Search code examples
javaencodingutf-8randomaccessfileiso-8859-15

Write to a file with a specific encoding in Java


This might be related to my previous question (on how to convert "för" to "för")

So I have a file that I create in my code. Right now I create it by the following code:

FileWriter fwOne = new FileWriter(wordIndexPath);
BufferedWriter wordIndex = new BufferedWriter(fwOne);

followed by a few

wordIndex.write(wordBuilder.toString()); //that's a StringBuilder

ending (after a while-loop) with a

wordIndex.close();

Now the problem is later on this file is huge and I want (need) to jump in it without going through the entire file. The seek(long pos) method of RandomAccessFile lets me do this.

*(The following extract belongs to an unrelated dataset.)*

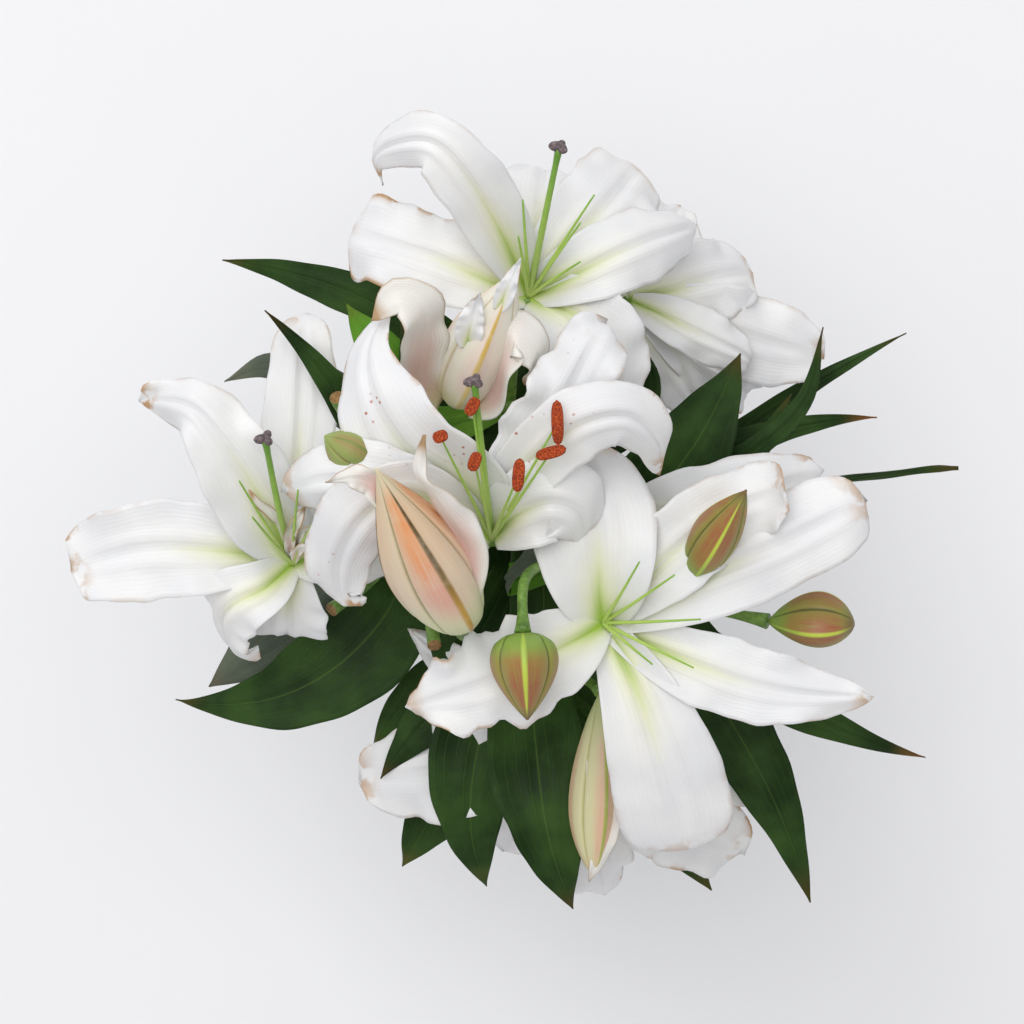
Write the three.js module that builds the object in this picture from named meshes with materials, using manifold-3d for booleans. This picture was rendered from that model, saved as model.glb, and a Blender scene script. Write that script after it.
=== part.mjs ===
// White oriental lilies, their buds and leaves on four cut stems, standing in a plain glass vase.
// Millimetres, +Z up. The origin is the middle of the vase's foot, on the surface it stands on.
// Seen from above, +Y is the back of the bouquet and +X its right side.

import * as THREE from 'three';
import { mergeVertices } from 'three/addons/utils/BufferGeometryUtils.js';
import Module from 'manifold-3d';

const wasm = await Module();
wasm.setup();

// ---- Driving dimensions ----

const vaseHeight = 250;
const vaseRadius = 55;
const vaseWall = 4;
const vaseFloor = 15;
const vaseRounding = 1.8;         // of the rim and of the foot's edge
const waterDepth = 135;

const stemRadius = 4.2;
const pedicelRadius = 2.5;        // the short stalk that carries one flower or bud
const seatRadius = 5;             // the swelling at a pedicel's end, where the tepals sit
const stemTwist = 122;            // degrees round the vase from a stem's foot to where it leans
const stemPastRim = 18;           // a stem runs straight on this far past the rim before it turns up
const stemGive = 0.15;            // how far it has already eased towards its top there, as a share
const crownShare = 1.15;          // a stem's rounded top over its radius
const pedicelRoot = 12;           // a pedicel starts this far down inside the stem

const tepalThickness = 1.2;
const innerTepalWidth = 50;
const outerTepalWidth = 38;
const tepalBaseShare = 0.26;      // a tepal's width at its foot, as a share of its widest
const leafThickness = 1.0;
const leafBaseShare = 0.3;
const tipShare = 0.97;            // a blade's solid ends here, where it has drawn in to a narrow end
const edgeLift = 0.22;            // how far a blade's edges are lifted, over its half width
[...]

Here's my problem: The characters in the file I've created seem to be encoded with UTF-8 and the only info I have when I seek is the character-position I want to jump to. seek(long pos) on the other hand jumps in bytes, so I don't end up in the right place since an UTF-8 character can be more than one byte.

Here's my question: Can I, when I write the file, write it in ISO-8859-15 instead (where a character is a byte)? That way the seek(long pos) will get me in the right position. Or should I instead try to use an alternative to RandomAccessFile (is there an alternative where you can jump to a character-position?)


Solution

  • Now first the worrisome. FileWriter and FileReader are old utility classes, that use the default platform settings on that computer. Run elsewhere that code will give a different file, will not be able to read a file from another spot.

    ISO-8859-15 is a single byte encoding. But java holds text in Unicode, so it can combine all scripts. And char is UTF-16. In general a char index will not be a byte index, but in your case it probably works. But the line break might be one \n or two \r\n chars/bytes - platform dependently.

    Re

    Personally I think UTF-8 is well established, and it is easier to use:

    byte[] bytes = string.getBytes(StandardCharsets.UTF_8);
    string = new String(bytes, StandardCharsets.UTF_8);
    

    That way all special quotes, euro, and so on will always be available.

    At least specify the encoding:

    Files.newBufferedWriter(file.toPath(), "ISO-8859-15");